I'm trying to answer this question.
Are there positive integers $\le200$ which have exactly 13 positive divisors? What about 14 divisors? If yes, write them. If no, explain why not.
Because I'm only familiar with prime factorization, the sieve of Eratosthenes etc. about this topic I need help to understand how to reasoning with this kind of questions.
Best Answer
For any number $n=p_1^{\alpha_1}p_2^{\alpha_2}p_3^{\alpha_3}\dots p_k^{\alpha_k}$ the number of divisors (including $1$ and $n$) is $d=\prod({\alpha_i +1})$. If $d=13$, since $13$ is prime, there is only one possibility: $n=p_i^{12}$. The smallest such number is $2^{12}$ which is larger than $200$, so there are no numbers satisfying this requirement.

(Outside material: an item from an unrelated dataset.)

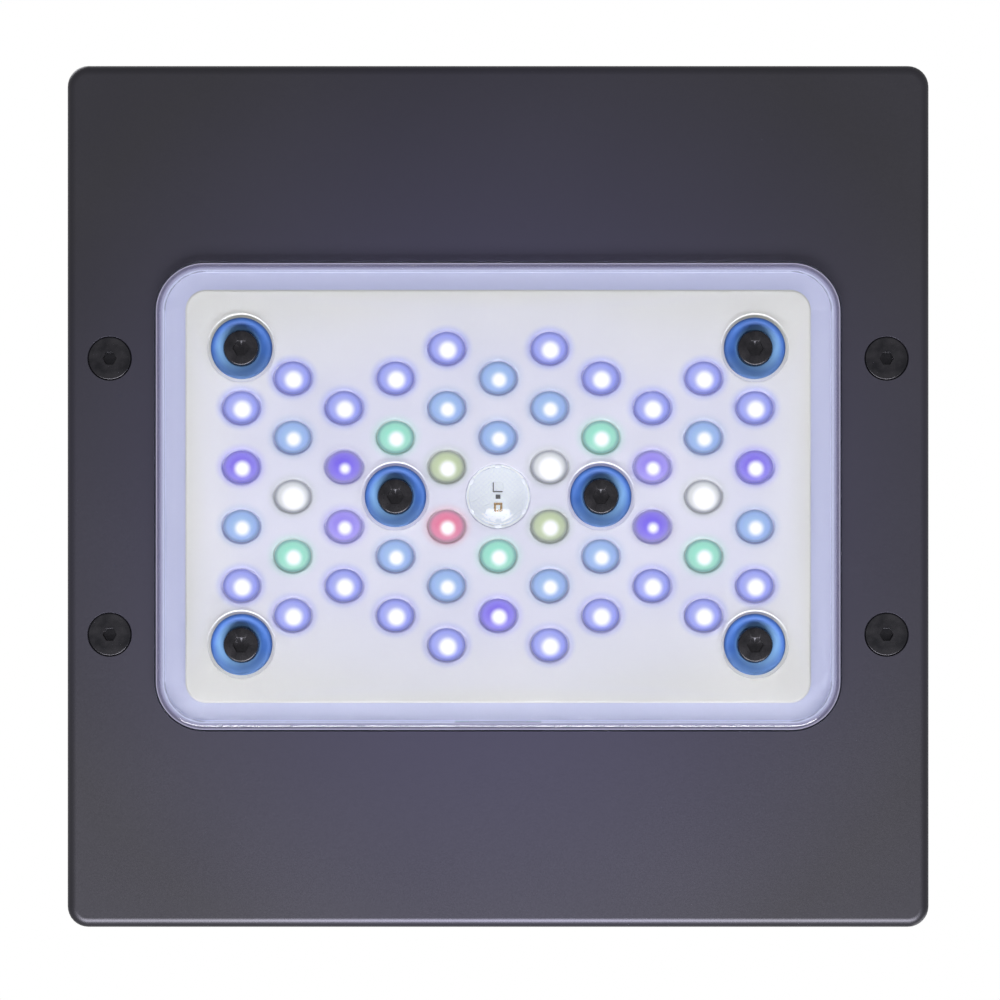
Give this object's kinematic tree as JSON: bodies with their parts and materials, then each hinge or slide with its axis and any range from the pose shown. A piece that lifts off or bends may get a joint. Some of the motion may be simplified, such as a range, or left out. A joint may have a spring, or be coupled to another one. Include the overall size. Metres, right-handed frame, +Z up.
{
  "type": "aquarium light",
  "caption": "Square hanging LED reef light with a clear lens over a lattice of light chips, fan-cooled heat sink, buttons, power inlet and bracket strips.",
  "frame": {"origin": "under the middle of the light, on the plane of the lens's outer face, on which it rests", "axes": "+Z up, away from the water; light shines along -Z; +Y to the rear, where the power inlet is; +X to the right seen from the front"},
  "size_m": [0.178, 0.178, 0.038],
  "materials": {
    "dark_aluminium": "satin dark gunmetal powder coat with fine grain",
    "cover_plastic": "black moulded plastic with fine spark texture",
    "clear_acrylic": "clear moulded acrylic, polished",
    "silicone": "grey silicone",
    "white_panel": "white moulded reflector, semi-matte",
    "led_board": "white solder mask with light chips",
    "bare_aluminium": "extruded, unpainted",
    "black_plastic": "black glass-filled plastic",
    "brass": "turned",
    "copper_wire": "enamelled copper winding",
    "bright_steel": "polished",
    "lead_sleeve": "soft lead sleeve",
    "circuit_board": "green solder mask",
    "status_light": "frosted light pipe",
    "button_rubber": "soft-touch dark grey",
    "black_steel": "black oxide",
    "blue_aluminium": "blue anodised, turned"
  },
  "bodies": {
    "root": {"bezel_housing": "dark_aluminium", "top_cover": "cover_plastic", "lens_cover": "clear_acrylic", "lens_gasket": "silicone", "lens_seal": "button_rubber", "reflector_panel": "white_panel", "led_board": "led_board", "sensor_window": "clear_acrylic", "thermal_pad": "silicone", "heat_sink": "bare_aluminium", "fan_frame": "black_plastic", "fan_bearing": "brass", "fan_coil": "copper_wire", "fan_lead": "lead_sleeve", "control_board": "circuit_board", "ribbon_lead": "lead_sleeve", "dc_inlet": "black_plastic", "usb_socket": "bright_steel", "status_light_pipe": "status_light", "key_switch_1": "black_plastic", "key_switch_2": "black_plastic", "key_switch_3": "black_plastic", "panel_screw_1": "black_steel", "panel_screw_2": "black_steel", "panel_screw_3": "black_steel", "panel_screw_4": "black_steel", "panel_screw_5": "black_steel", "panel_screw_6": "black_steel", "plate_screw_1": "black_steel", "plate_screw_2": "black_steel", "plate_screw_3": "black_steel", "plate_screw_4": "black_steel", "fan_screw_1": "black_steel", "fan_screw_2": "black_steel", "fan_screw_3": "black_steel", "fan_screw_4": "black_steel", "sink_screw_1": "black_steel", "sink_screw_2": "black_steel", "sink_screw_3": "black_steel", "sink_screw_4": "black_steel", "board_screw_1": "black_steel", "board_screw_2": "black_steel", "board_screw_3": "black_steel", "board_screw_4": "black_steel", "cup_washer_1": "blue_aluminium", "cup_washer_2": "blue_aluminium", "cup_washer_3": "blue_aluminium", "cup_washer_4": "blue_aluminium", "cup_washer_5": "blue_aluminium", "cup_washer_6": "blue_aluminium", "mount_insert_1": "brass", "mount_insert_2": "brass", "mount_insert_3": "brass", "mount_insert_4": "brass"},
    "fan_rotor": {"fan_rotor": "black_plastic", "fan_shaft": "bright_steel"},
    "button_1": {"button_1": "button_rubber"},
    "button_2": {"button_2": "button_rubber"},
    "button_3": {"button_3": "button_rubber"}
  },
  "joints": [
    {"name": "fan_spin", "type": "hinge", "parent": "root", "child": "fan_rotor", "pos_m": [0, 0, 0.03], "axis": [0, 0, 1], "continuous": true},
    {"name": "button_1_press", "type": "slide", "parent": "root", "child": "button_1", "axis": [0, 0, -1], "range_m": [0, 0.001], "stiffness_N_per_m": 1500, "springref_m": -0.0002},
    {"name": "button_2_press", "type": "slide", "parent": "root", "child": "button_2", "axis": [0, 0, -1], "range_m": [0, 0.001], "stiffness_N_per_m": 1500, "springref_m": -0.0002},
    {"name": "button_3_press", "type": "slide", "parent": "root", "child": "button_3", "axis": [0, 0, -1], "range_m": [0, 0.001], "stiffness_N_per_m": 1500, "springref_m": -0.0002}
  ]
}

If $d=14=2\cdot 7$ candidate numbers will have the form $n=p_1\cdot p_2^6$. The smallest such number is $3\cdot 2^6 =192$ which meets your requirement of being less than $200$.
Added by edit: The formula $d=\prod({\alpha_i +1})$ is simply the $\tau (n)$ referred to in the comments. Also, just for completeness sake, the $14$ divisors of $192$ are: $1,2,4,8,16,32,64,3,6,12,24,48,96,192$.